Maaf kalau dari judul yang terlihat serius dan ilmiah ini tidak didukung dengan pengamatan ilmiah, namun saya pikir baik untuk berbagi hal ini. Tulisan ini didasari pengamatan selama 1,5 tahun saya belajar di salah satu Universitas negeri di Bandung.
Hari pendidikan nasional 2 Mei hampir seluruh surat kabar mengangkat mahalnya pendidikan di perguruan tinggi. Akhirnya kemampuan pembiayaan orang tua atau pribadi lah yang menentukan.

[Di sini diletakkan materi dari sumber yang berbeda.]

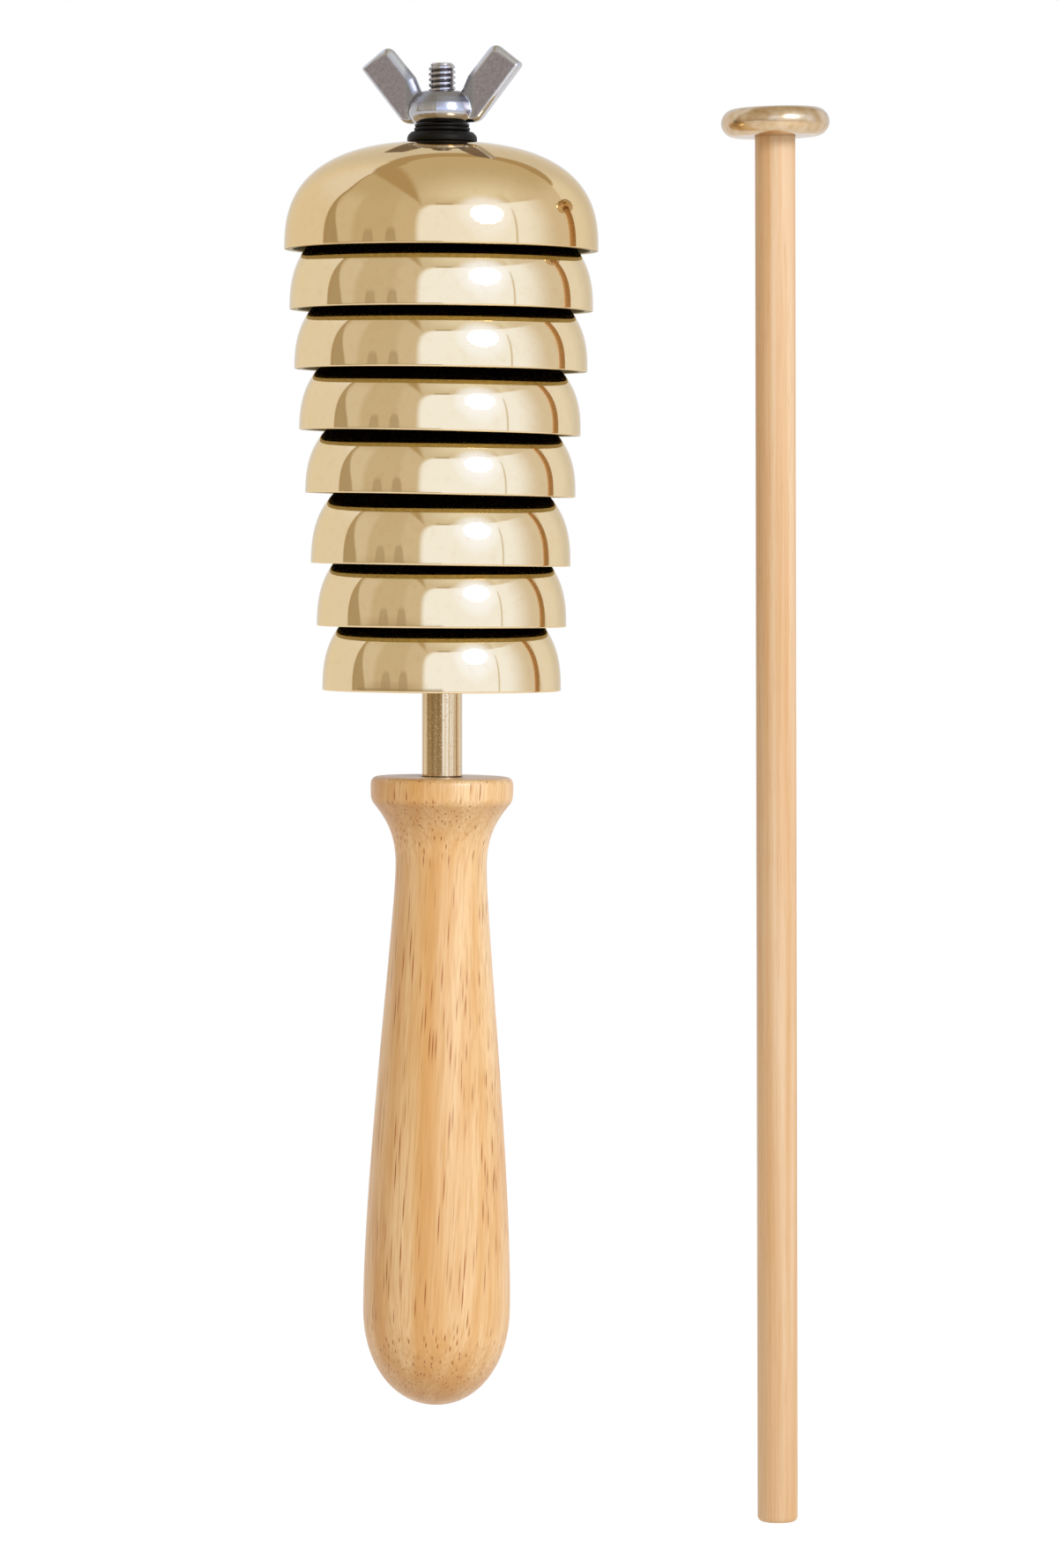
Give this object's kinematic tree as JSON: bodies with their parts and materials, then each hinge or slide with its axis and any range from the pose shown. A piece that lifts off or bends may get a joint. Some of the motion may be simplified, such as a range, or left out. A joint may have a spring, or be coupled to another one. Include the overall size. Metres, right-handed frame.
{
  "type": "hand-held bell tree",
  "caption": "Nested cup bells on a spindle above a turned wooden handle, clamped by a wing nut, with a wooden striker that has a metal disc head.",
  "frame": {"origin": "on the spindle's axis at the middle of the hand's grip, 65 mm above the handle's butt", "axes": "+Z along the spindle towards the wing nut, +X towards the striker that stands beside the bell tree, -Y towards the viewer"},
  "size_m": [0.129, 0.0742, 0.3481],
  "materials": {
    "bell_brass": "mirror polished",
    "plated_brass": "satin plated",
    "turned_brass": "turned and lightly polished",
    "nickel": "bright nickel plate",
    "zinc_steel": "zinc plated",
    "rubber": "matt black",
    "nylon": "black moulded",
    "handle_wood": "satin lacquer",
    "stick_wood": "sanded and sealed"
  },
  "bodies": {
    "handle_and_spindle": {"handle": "handle_wood", "handle_insert": "plated_brass", "spindle_rod": "zinc_steel", "support_tube": "plated_brass", "base_washer": "zinc_steel", "spacer_1": "nylon", "spacer_2": "nylon", "spacer_3": "nylon", "spacer_4": "nylon", "spacer_5": "nylon", "spacer_6": "nylon", "spacer_7": "nylon"},
    "bell_1": {"bell_1": "bell_brass", "grommet_1": "rubber"},
    "bell_2": {"bell_2": "bell_brass", "grommet_2": "rubber"},
    "bell_3": {"bell_3": "bell_brass", "grommet_3": "rubber"},
    "bell_4": {"bell_4": "bell_brass", "grommet_4": "rubber"},
    "bell_5": {"bell_5": "bell_brass", "grommet_5": "rubber"},
    "bell_6": {"bell_6": "bell_brass", "grommet_6": "rubber"},
    "bell_7": {"bell_7": "bell_brass", "grommet_7": "rubber"},
    "bell_8": {"bell_8": "bell_brass", "grommet_8": "rubber"},
    "nut_washer": {"nut_washer": "rubber"},
    "wing_nut": {"wing_nut": "nickel"},
    "striker": {"striker_stick": "stick_wood", "striker_head": "turned_brass"}
  },
  "joints": [
    {"name": "bell_1_turn", "type": "hinge", "parent": "handle_and_spindle", "child": "bell_1", "pos_m": [0, 0, 0.2325], "axis": [0, 0, 1], "continuous": true},
    {"name": "bell_2_turn", "type": "hinge", "parent": "handle_and_spindle", "child": "bell_2", "pos_m": [0, 0, 0.2173], "axis": [0, 0, 1], "continuous": true},
    {"name": "bell_3_turn", "type": "hinge", "parent": "handle_and_spindle", "child": "bell_3", "pos_m": [0, 0, 0.2021], "axis": [0, 0, 1], "continuous": true},
    {"name": "bell_4_turn", "type": "hinge", "parent": "handle_and_spindle", "child": "bell_4", "pos_m": [0, 0, 0.1869], "axis": [0, 0, 1], "continuous": true},
    {"name": "bell_5_turn", "type": "hinge", "parent": "handle_and_spindle", "child": "bell_5", "pos_m": [0, 0, 0.1717], "axis": [0, 0, 1], "continuous": true},
    {"name": "bell_6_turn", "type": "hinge", "parent": "handle_and_spindle", "child": "bell_6", "pos_m": [0, 0, 0.1565], "axis": [0, 0, 1], "continuous": true},
    {"name": "bell_7_turn", "type": "hinge", "parent": "handle_and_spindle", "child": "bell_7", "pos_m": [0, 0, 0.1413], "axis": [0, 0, 1], "continuous": true},
    {"name": "bell_8_turn", "type": "hinge", "parent": "handle_and_spindle", "child": "bell_8", "pos_m": [0, 0, 0.1261], "axis": [0, 0, 1], "continuous": true},
    {"name": "nut_rise", "type": "slide", "parent": "handle_and_spindle", "child": "nut_washer", "axis": [0, 0, 1], "range_m": [0, 0.00604]},
    {"name": "nut_turn", "type": "hinge", "parent": "nut_washer", "child": "wing_nut", "pos_m": [0, 0, 0.2371], "axis": [0, 0, 1], "range_deg": [0, 1710]},
    {"name": "striker_reach", "type": "slide", "parent": "handle_and_spindle", "child": "striker", "axis": [1, 0, 0], "range_m": [-0.035, 0.08]}
  ],
  "couplings": [
    {"joint": "nut_rise", "follows": "nut_turn", "m_per_rad": 0.00020213}
  ]
}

Untuk masuk ke PTN seperti yang kita ketahui dapat masuk dari SNMPTN dan Ujian Mandiri. di universitas saya,untuk ujian mandiri diberi kebebasan kepada fakultas untuk menetapkan sumbangannya. Rata-rata dimulai dari 15 jt - 200 jt. Sedangkan SNMPTN untuk masuk kena biaya 6 jt (tergantung fakultas juga).
Sebagai contoh terdapat dua fakultas. Fakultas A,berbasis pengetahuan alam namun peminatnya tidak sebanyak Fakultas B,berbasis pengetahuan sosial. Untuk itu,penetapan biaya masuk fakultas A lebih murah ditimbang fakultas B. Ditambah lagi,sekitar 60 persen mahasiswa masuk dari ujian mandiri. Di fakultas B,calon mahasiswa menetapkan sumbangan tinggi agar dapat masuk melalui ujian mandiri. Sebaliknya,di fakultas A,seandainya ada yang masuk dari ujian mandiri penetapan sumbangan akan seminimal mungkin.
Jadilah berdasarkan latar penerimaan itu,di dalam satu universitas terdapat kesenjangan antarfakultas, yang ternyata berdampak terhadap karakteristik mahasiswa dan fakultas itu sendiri.
Saya coba melihat dari segi karakter mahasiswanya saja,tidak dengan karakter fakultas.
Pernah saya mewawancara seorang ketua lembaga dakwah Islam di salah satu Fakultas. Dia mengutarakan bahwa mahasiswa lain menilai mahasiswa Fakultas A,yang latar keluarga kelas menengah dan bawah,adalah fakultas (kemahasiswaan) paling Religius (Islami).
Kalau saya lihat, dampak latar ekonomi keluarga sangat berpengaruh terhadap gaya hidup. Di Fakultas B,kebanyakan gaya mahasiswa yang sering hangout, nongkrong di kafe, dll. Namun di Fakultas A, meskipun ada,tapi tidak sebanyak di Fakultas B.
Sebenarnya tidak masalah dengan kehidupan mewah,karena itu hak setiap orang. Namun yang saya ingin gambarkan disini, ya itulah fakta bahwa tidak semua orang bisa merasakan kemewahan. Bahkan sekitar 40 persen mahasiswa di Fakultas A bermasalah saat pembayaran semester. Akhirnya mereka berjuang keras mencari beasiswa dan sumbangan.
Akhirnya mungkin terlihat fakultas A mahasiswanya lebih sederhana,lebih relijius.
Semoga saja ini mampu membuka wawasan tentang keadaan pendidikan tinggi di Indonesia. Juga semoga, kehidupan relijius kita bukan hanya didasari kemampuan ekonomi kita,tapi memang semata-mata mengharap Ridho Allah yang Maha Esa.